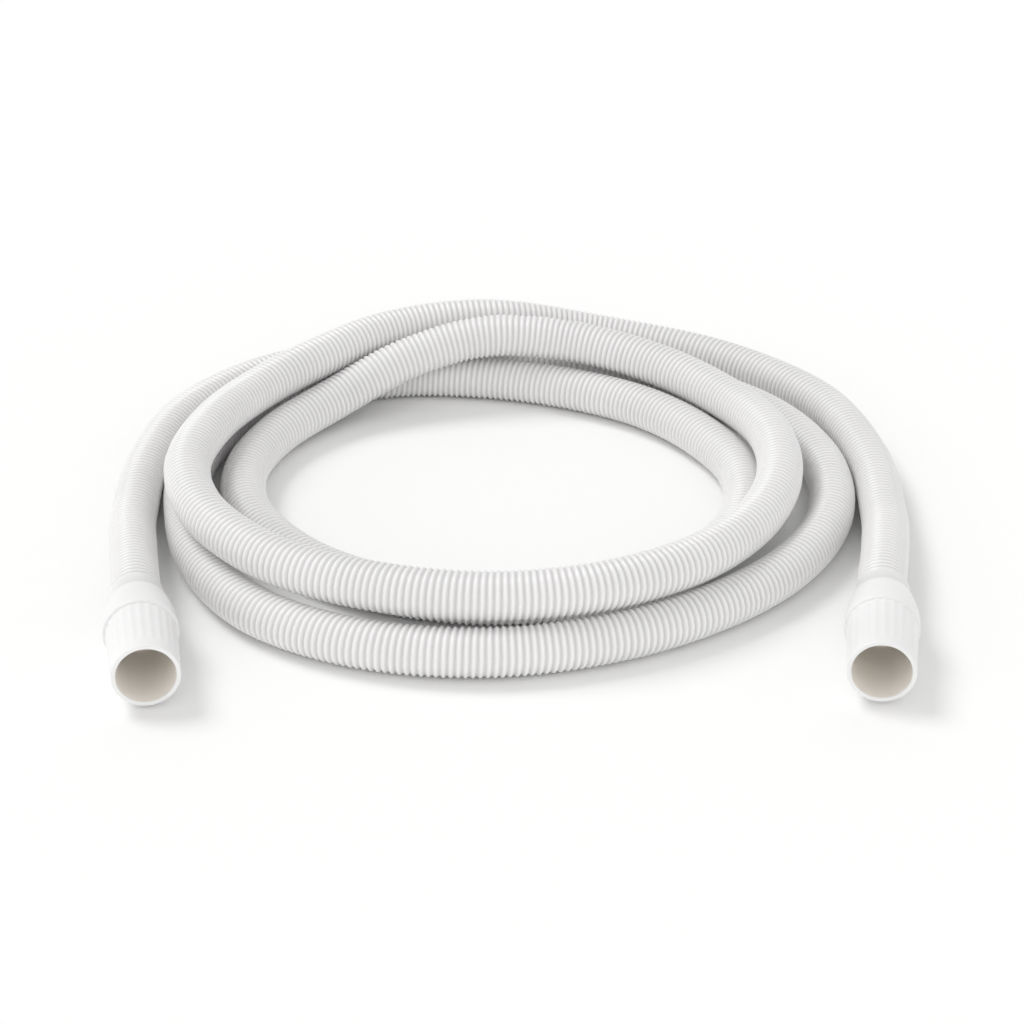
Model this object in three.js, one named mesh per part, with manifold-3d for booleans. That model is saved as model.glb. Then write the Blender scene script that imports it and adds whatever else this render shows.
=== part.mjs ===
// Flexible PVC suction hose, coiled as it is put away, with a push-on cuff on each end.
// Millimetres, +Z up. The hose lies on the floor in one continuous length, and both mouths face -Y.

import * as THREE from 'three';
import { mergeVertices } from 'three/addons/utils/BufferGeometryUtils.js';
import Module from 'manifold-3d';

// Hose: a thin corrugated tube, drawn plain at the middle of its ribs
const HOSE_OD = 38;
const HOSE_WALL = 3;
const RIB_DEPTH = 1.3;
const HOSE_SIDES = 12;

// Cuff, measured along its axis from the mouth to the back
const CUFF_LENGTH = 118;
const COLLAR_FRONT = 61;
const COLLAR_OD = 56;
const BELL_BACK_OD = 46;
const BELLY = 0.35;
const NECK_LENGTH = 8;
const NECK_OD = 41.2;
const MOUTH_OD = 49.8;
const SLEEVE_TAPER = 1.3;
const MOUTH_BORE = 43;
const SOCKET_TAPER = 0.7;
const SOCKET_DEPTH = 71;
const SHOULDER = 4;
const EDGE = 1;

// Grip flutes round the sleeve
const FLUTE_COUNT = 24;
const FLUTE_DEPTH = 0.45;
const FLUTE_CUTTER_RADIUS = 6;
const FLUTE_FRONT = 8;
const FLUTE_FADE = 6;
const FLUTE_STOP = 0.4;

// Clearances of the hose in the cuff
const SEAT_CLEARANCE = 0.3;
const END_GAP = 0.3;

// Where each cuff lies: middle of its mouth from the middle of the coil, and its turn about Z
const LEFT_CUFF = { x: -238.2, y: -313.6, turn: 11 };
const RIGHT_CUFF = { x: 284.1, y: -308.2, turn: -8 };

// The coil: radius of the hose's centreline at every 20 degrees of bearing, clockwise from above
const FIRST_BEARING = 190;
const BEARING_STEP = 20;
const RUN_IN = [288.5, 289, 302.5, 305, 288.5];
const OUTER_TURN = [
  262, 255, 271.5, 283.5, 286.5, 282.5, 273, 264, 262, 265.5, 268, 266.5, 254.5, 246, 250.5, 256, 253, 241,
];
const INNER_TURN = [
  223, 213, 211, 210, 213.5, 214, 210, 202.5, 194, 189, 186.5, 187, 190, 197.5, 204.5, 209, 210.5, 214,
];
const TOP_TURN = [
  221.5, 233, 239, 239, 239.5, 240, 241, 244, 245, 244, 243.5, 247, 248, 243.5, 234.5, 235, 238, 255,
];
const RUN_OUT = [270.5, 309.5, 336, 339, 327];

// How high the centreline runs above the strands on the floor, counted along the same bearings
const CLIMB = [1, 8, 28.5];
const TOP_RISE = [
  42, 37, 29.5, 27, 31.5, 31.5, 31.5, 33.5, 35, 35, 35.5, 36.5, 38.5, 38.5, 37, 32.5, 36.5, 40,
];
const DESCENT = [38, 13.5, 1.8, 0.3];

// How far the hose runs straight on behind each cuff, hand-laid points from there to the coil,
// and the little rise that is left where the left one meets it
const STRAIGHT_RUN = 20;
const LEFT_TAIL = [[-275, -117, 24.5]];
const RIGHT_TAIL = [[321.5, -48, 20], [313.5, -114, 24.5]];
const LEFT_TOUCHDOWN = 0.8;

const HOSE_BORE = HOSE_OD - 2 * HOSE_WALL;
const LATHE_STEPS = 2 * FLUTE_COUNT;
const FLOOR_RUN = HOSE_OD / 2;
const CUFF_AXIS_HEIGHT = COLLAR_OD / 2;
const SHOULDER_BACK = SOCKET_DEPTH + SHOULDER;
const SEAT_RADIUS = HOSE_OD / 2 + SEAT_CLEARANCE;
const SLEEVE_RADIUS = MOUTH_OD / 2 + SLEEVE_TAPER;

const solids = await Module();
solids.setup();

// One closed solid out of a three.js geometry
function solidOf(geometry) {
  const shell = geometry.clone();
  shell.deleteAttribute('normal');
  shell.deleteAttribute('uv');
  const merged = mergeVertices(shell, 1e-4);
  const vertProperties = new Float32Array(merged.attributes.position.array);
  const triVerts = new Uint32Array(merged.index.array);
  return new solids.Manifold(new solids.Mesh({ numProp: 3, vertProperties, triVerts }));
}

// A three.js geometry out of a closed solid
function geometryOf(solid) {
  const mesh = solid.getMesh();
  const geometry = new THREE.BufferGeometry();
  geometry.setAttribute('position', new THREE.BufferAttribute(mesh.vertProperties, 3));
  geometry.setIndex(new THREE.BufferAttribute(mesh.triVerts, 1));
  return geometry;
}

// A ring of revolution about Y, from a closed profile of [radius, distance along the axis]
function revolve(profile) {
  const points = profile.map(([radius, along]) => new THREE.Vector2(radius, along));
  points.push(points[0].clone());
  return new THREE.LatheGeometry(points, LATHE_STEPS);
}

// The cuff's outline, round the outside from the lip: sleeve, proud rim, bell, rounded neck,
// then back through the hose's seat, the inner shoulder and the tapered socket
function cuffProfile() {
  const lip = MOUTH_OD / 2;
  const bore = MOUTH_BORE / 2;
  const rim = COLLAR_OD / 2;
  const neck = NECK_OD / 2;
  const bellFront = COLLAR_FRONT + 2 * EDGE;
  const bellBack = CUFF_LENGTH - NECK_LENGTH;
  const start = new THREE.Vector2(rim, bellFront);
  const belly = new THREE.Vector2(rim, THREE.MathUtils.lerp(bellFront, bellBack, BELLY));
  const end = new THREE.Vector2(BELL_BACK_OD / 2, bellBack);
  const bell = new THREE.QuadraticBezierCurve(start, belly, end);
  const neckRound = new THREE.EllipseCurve(neck, bellBack, end.x - neck, NECK_LENGTH, 0, Math.PI / 2);
  const outside = [...bell.getPoints(6), ...neckRound.getPoints(4).slice(1)];
  return [
    [bore + EDGE, 0],
    [lip - EDGE, 0],
    [lip - 0.3 * EDGE, 0.3 * EDGE],
    [lip, EDGE],
    [SLEEVE_RADIUS, COLLAR_FRONT],
    [rim - EDGE, COLLAR_FRONT],
    [rim - 0.3 * EDGE, COLLAR_FRONT + 0.3 * EDGE],
    ...outside.map((point) => [point.x, point.y]),
    [SEAT_RADIUS, CUFF_LENGTH],
    [SEAT_RADIUS, SHOULDER_BACK],
    [HOSE_BORE / 2, SHOULDER_BACK],
    [HOSE_BORE / 2, SOCKET_DEPTH],
    [bore - SOCKET_TAPER, SOCKET_DEPTH],
    [bore, EDGE],
  ];
}

// One flute's cutter: a long round bar along the sleeve's slope, its nose thinned so that the groove fades
function fluteCutter() {
  const length = COLLAR_FRONT - FLUTE_STOP - FLUTE_FRONT;
  const profile = [
    new THREE.Vector2(0, 0),
    new THREE.Vector2(FLUTE_CUTTER_RADIUS - FLUTE_DEPTH, 0),
    new THREE.Vector2(FLUTE_CUTTER_RADIUS, FLUTE_FADE),
    new THREE.Vector2(FLUTE_CUTTER_RADIUS, length),
    new THREE.Vector2(0, length),
  ];
  const cutter = new THREE.LatheGeometry(profile, 20);
  const slope = SLEEVE_TAPER / (COLLAR_FRONT - EDGE);
  cutter.rotateZ(-Math.atan(slope));
  const surface = MOUTH_OD / 2 + slope * (FLUTE_FRONT - EDGE);
  cutter.translate(surface + FLUTE_CUTTER_RADIUS - FLUTE_DEPTH, FLUTE_FRONT, 0);
  return cutter;
}

function cuffGeometry() {
  let cuff = solidOf(revolve(cuffProfile()));
  const cutter = fluteCutter();
  for (let flute = 0; flute < FLUTE_COUNT; flute += 1) {
    const turned = cutter.clone().rotateY((2 * Math.PI * flute) / FLUTE_COUNT);
    cuff = cuff.subtract(solidOf(turned));
  }
  return geometryOf(cuff);
}

// A point on a cuff's axis, at a distance behind its mouth
function onCuffAxis(cuff, distance) {
  const turn = THREE.MathUtils.degToRad(cuff.turn);
  const back = new THREE.Vector3(-Math.sin(turn), Math.cos(turn), 0);
  return new THREE.Vector3(cuff.x, cuff.y, CUFF_AXIS_HEIGHT).addScaledVector(back, distance);
}

// The stations on the coil, one every 20 degrees of bearing from the left run to the right one
function coilStations() {
  const radii = [...RUN_IN, ...OUTER_TURN, ...INNER_TURN, ...TOP_TURN, ...RUN_OUT];
  const climbStart = RUN_IN.length + OUTER_TURN.length + INNER_TURN.length - CLIMB.length;
  const rises = new Array(radii.length).fill(0);
  rises[0] = LEFT_TOUCHDOWN;
  [...CLIMB, ...TOP_RISE, ...DESCENT].forEach((rise, index) => {
    rises[climbStart + index] = rise;
  });
  return radii.map((radius, index) => {
    const bearing = THREE.MathUtils.degToRad(FIRST_BEARING - BEARING_STEP * index);
    const height = FLOOR_RUN + rises[index];
    return new THREE.Vector3(radius * Math.cos(bearing), radius * Math.sin(bearing), height);
  });
}

// Every station from one cuff's shoulder to the other's
function hoseStations() {
  const seats = [SHOULDER_BACK + END_GAP, (SHOULDER_BACK + CUFF_LENGTH) / 2, CUFF_LENGTH + STRAIGHT_RUN];
  return [
    ...seats.map((distance) => onCuffAxis(LEFT_CUFF, distance)),
    ...LEFT_TAIL.map((point) => new THREE.Vector3(...point)),
    ...coilStations(),
    ...RIGHT_TAIL.map((point) => new THREE.Vector3(...point)),
    ...[...seats].reverse().map((distance) => onCuffAxis(RIGHT_CUFF, distance)),
  ];
}

// The hose's route, walked station by station, so that strands side by side bend at the same bearings
class HoseRoute extends THREE.Curve {
  constructor(stations) {
    super();
    this.spline = new THREE.CatmullRomCurve3(stations, false, 'catmullrom', 0.5);
  }

  getPoint(t, target = new THREE.Vector3()) {
    return this.spline.getPoint(t, target);
  }

  getPointAt(t, target) {
    return this.getPoint(t, target);
  }

  getTangentAt(t, target) {
    return this.getTangent(t, target);
  }
}

function hoseGeometry() {
  const stations = hoseStations();
  const firstCorner = Math.PI / HOSE_SIDES;
  const section = new THREE.Shape();
  section.absarc(0, 0, (HOSE_OD - RIB_DEPTH) / 2, firstCorner, firstCorner + 2 * Math.PI, false);
  const bore = new THREE.Path();
  bore.absarc(0, 0, HOSE_BORE / 2, firstCorner, firstCorner + 2 * Math.PI, false);
  section.holes.push(bore);
  return new THREE.ExtrudeGeometry(section, {
    steps: stations.length - 1,
    curveSegments: HOSE_SIDES / 2,
    extrudePath: new HoseRoute(stations),
  });
}

// Soft white PVC: the ribbed hose a little rougher than the moulded cuffs
const hosePvc = new THREE.MeshStandardMaterial({ color: 0xeeedeb, roughness: 0.5, metalness: 0 });
const cuffPvc = new THREE.MeshStandardMaterial({ color: 0xf0eff0, roughness: 0.42, metalness: 0 });

const assembly = new THREE.Group();

const hose = new THREE.Mesh(hoseGeometry(), hosePvc);
hose.name = 'hose';
assembly.add(hose);

for (const [name, place] of [['cuff_left', LEFT_CUFF], ['cuff_right', RIGHT_CUFF]]) {
  const cuff = new THREE.Mesh(cuffGeometry(), cuffPvc);
  cuff.name = name;
  cuff.position.set(place.x, place.y, CUFF_AXIS_HEIGHT);
  cuff.rotation.z = THREE.MathUtils.degToRad(place.turn);
  assembly.add(cuff);
}

// The origin is the middle of the floor area that the coil covers
const extent = new THREE.Box3().setFromObject(assembly, true);
const middle = extent.getCenter(new THREE.Vector3());
assembly.position.set(-middle.x, -middle.y, -extent.min.z);

export default assembly;
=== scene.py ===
import math

import bmesh
import bpy
import numpy as np
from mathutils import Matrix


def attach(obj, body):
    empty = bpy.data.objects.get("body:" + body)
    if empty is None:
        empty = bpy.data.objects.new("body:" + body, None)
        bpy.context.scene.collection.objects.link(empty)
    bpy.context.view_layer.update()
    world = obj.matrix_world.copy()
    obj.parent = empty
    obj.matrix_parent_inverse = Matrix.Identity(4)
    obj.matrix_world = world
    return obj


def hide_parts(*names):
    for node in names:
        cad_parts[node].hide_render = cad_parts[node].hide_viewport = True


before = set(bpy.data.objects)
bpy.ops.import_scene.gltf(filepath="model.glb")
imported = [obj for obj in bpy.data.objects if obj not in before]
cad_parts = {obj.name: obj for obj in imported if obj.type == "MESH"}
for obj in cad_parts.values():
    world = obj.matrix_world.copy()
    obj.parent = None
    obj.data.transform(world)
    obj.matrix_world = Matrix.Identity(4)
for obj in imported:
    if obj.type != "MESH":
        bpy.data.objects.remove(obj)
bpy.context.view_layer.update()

# Camera
# A long lens from in front and well above, level with the horizon, so that both mouths
# look at it and the coil shows as a flat oval.
CAMERA_PITCH = math.radians(27.3)
CAMERA_HEIGHT = 0.9115
CAMERA_LENS = 84.375
CAMERA_AIM = (0.0025, -0.001)

view = bpy.data.cameras.new("view")
view.lens = CAMERA_LENS
view.sensor_width = 36
view.clip_end = 60
camera = bpy.data.objects.new("view", view)
camera.location = (CAMERA_AIM[0], CAMERA_AIM[1] - CAMERA_HEIGHT / math.tan(CAMERA_PITCH), CAMERA_HEIGHT)
camera.rotation_euler = (math.pi / 2 - CAMERA_PITCH, 0, 0)
bpy.context.scene.collection.objects.link(camera)
bpy.context.scene.camera = camera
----
### Exercise
In the listing above, reproduce the first line and each one after it through the line that contains "const HOSE_SIDES = 12;".

### Correct output
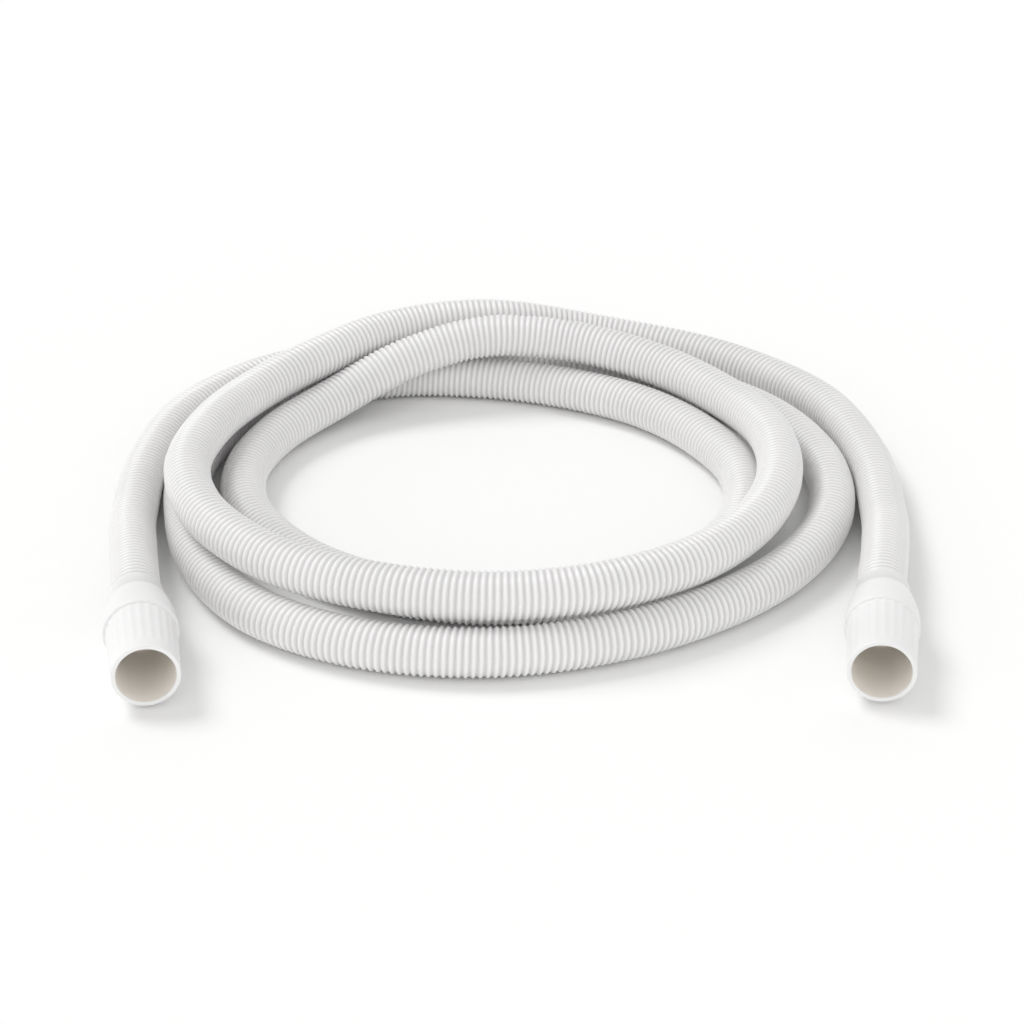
Model this object in three.js, one named mesh per part, with manifold-3d for booleans. That model is saved as model.glb. Then write the Blender scene script that imports it and adds whatever else this render shows.
=== part.mjs ===
// Flexible PVC suction hose, coiled as it is put away, with a push-on cuff on each end.
// Millimetres, +Z up. The hose lies on the floor in one continuous length, and both mouths face -Y.

import * as THREE from 'three';
import { mergeVertices } from 'three/addons/utils/BufferGeometryUtils.js';
import Module from 'manifold-3d';

// Hose: a thin corrugated tube, drawn plain at the middle of its ribs
const HOSE_OD = 38;
const HOSE_WALL = 3;
const RIB_DEPTH = 1.3;
const HOSE_SIDES = 12;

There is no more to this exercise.